Mike S wrote:Stein wrote:
Josephus never gives two different descriptors to one and the same person. To suppose that James Damneides is the same person as the James summarily stoned by Ananus is to believe in the tooth fairy. We have testimony from before Constantine, before Christianity was ever "mainstreamed", that Josephus already gave to brother James the descriptor "brother of the so-called Christ" in his original ms. (http://www.secularcafe.org/showpost.php ... tcount=225) So James Damneides is someone totally different from the James who was a sibling of Jesus the so-called Christ and who was stoned by Ananus. That latter James is the one we are discussing here, and Josephus was a contemporary and a compatriot of the latter. That's why the evidence in the link that the Josephan reference was original to Josephus after all helps clinch Jesus's historicity. It confirms a contemporary reference by a compatriot to a sibling of Jesus the rabbi. This makes neither the woo believers in Mary's perpetual virginity nor the Kool-aid drinkers in the a-historicist cult happy. GOOD! Stein
Please Stein, have mercy, not Tim O'Neill! - Your fellow traveler in the endless quest for a humbler Jesus, one non-supernatural, one ‘wholly unnoticed by any literate person in Judaea’!

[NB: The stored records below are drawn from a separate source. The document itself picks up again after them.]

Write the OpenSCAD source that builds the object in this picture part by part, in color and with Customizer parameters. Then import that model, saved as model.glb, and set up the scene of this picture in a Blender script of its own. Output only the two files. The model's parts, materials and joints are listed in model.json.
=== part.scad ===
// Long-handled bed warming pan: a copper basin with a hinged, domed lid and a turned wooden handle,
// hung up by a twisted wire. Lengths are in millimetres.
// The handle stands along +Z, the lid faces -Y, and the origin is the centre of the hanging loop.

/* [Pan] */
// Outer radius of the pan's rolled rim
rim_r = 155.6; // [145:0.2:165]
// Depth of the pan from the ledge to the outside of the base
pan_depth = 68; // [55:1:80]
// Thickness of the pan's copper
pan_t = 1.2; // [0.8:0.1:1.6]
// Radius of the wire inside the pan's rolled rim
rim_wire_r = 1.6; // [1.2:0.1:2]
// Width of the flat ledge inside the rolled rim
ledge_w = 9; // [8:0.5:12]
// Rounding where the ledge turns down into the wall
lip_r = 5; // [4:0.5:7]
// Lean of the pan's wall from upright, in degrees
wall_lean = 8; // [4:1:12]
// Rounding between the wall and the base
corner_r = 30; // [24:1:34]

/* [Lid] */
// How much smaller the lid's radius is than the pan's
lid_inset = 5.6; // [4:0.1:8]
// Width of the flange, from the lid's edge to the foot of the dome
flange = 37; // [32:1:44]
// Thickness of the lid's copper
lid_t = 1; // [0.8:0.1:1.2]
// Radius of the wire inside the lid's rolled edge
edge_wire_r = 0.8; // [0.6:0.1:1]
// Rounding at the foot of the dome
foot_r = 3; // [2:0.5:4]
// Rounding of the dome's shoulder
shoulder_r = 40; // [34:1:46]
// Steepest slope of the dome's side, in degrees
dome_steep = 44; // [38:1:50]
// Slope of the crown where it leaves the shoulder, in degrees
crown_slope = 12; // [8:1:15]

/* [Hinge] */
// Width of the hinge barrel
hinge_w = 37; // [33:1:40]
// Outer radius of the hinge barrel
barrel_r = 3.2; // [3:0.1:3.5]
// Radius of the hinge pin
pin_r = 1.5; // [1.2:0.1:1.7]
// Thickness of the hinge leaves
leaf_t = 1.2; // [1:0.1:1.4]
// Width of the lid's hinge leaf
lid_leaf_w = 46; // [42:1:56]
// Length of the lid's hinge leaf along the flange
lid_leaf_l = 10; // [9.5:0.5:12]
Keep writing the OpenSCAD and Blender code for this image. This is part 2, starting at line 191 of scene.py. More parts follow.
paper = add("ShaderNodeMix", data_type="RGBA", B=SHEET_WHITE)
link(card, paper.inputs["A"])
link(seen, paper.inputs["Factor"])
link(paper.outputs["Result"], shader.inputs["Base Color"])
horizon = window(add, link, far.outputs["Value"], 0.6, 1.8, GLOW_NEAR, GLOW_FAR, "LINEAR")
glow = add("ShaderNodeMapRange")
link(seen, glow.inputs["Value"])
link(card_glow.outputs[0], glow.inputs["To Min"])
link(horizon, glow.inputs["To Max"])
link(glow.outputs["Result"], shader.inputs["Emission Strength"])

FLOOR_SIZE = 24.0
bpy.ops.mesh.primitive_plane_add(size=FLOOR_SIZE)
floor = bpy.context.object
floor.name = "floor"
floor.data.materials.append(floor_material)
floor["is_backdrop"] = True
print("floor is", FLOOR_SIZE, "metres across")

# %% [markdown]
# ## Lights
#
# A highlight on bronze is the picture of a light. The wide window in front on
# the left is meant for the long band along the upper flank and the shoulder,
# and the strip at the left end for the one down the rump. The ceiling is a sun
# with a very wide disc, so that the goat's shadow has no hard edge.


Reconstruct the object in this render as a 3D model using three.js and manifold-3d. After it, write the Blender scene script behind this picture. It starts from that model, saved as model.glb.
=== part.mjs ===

I’m sorry Stein, but I simply can’t buy your arguments – simply too thin, iffy, too airy-fairy.
I’m sure you already know all the many arguments against. For only some of them:
http://www.jesusneverexisted.com/james.html
http://www.jesusneverexisted.com/josephus-etal.html
Then, as exhaustively pointed out by so many, the words don’t mean much without the Testimonium, whereas others suggest a fraternal sense for the word ‘brother’.
“Yet Josephus's second reference falls both because it is dependent upon the earlier (false) reference for explanation – and because it actually refers to "Jesus, the son of Damneus" who was made high priest by king Agrippa!”
Oh, for crying out loud, if we're to suppose that somehow all the references in the paragraph reference the same guy(!), then explain just how come this would make it the sole example of Josephus applying two different descriptors to one and the same person?!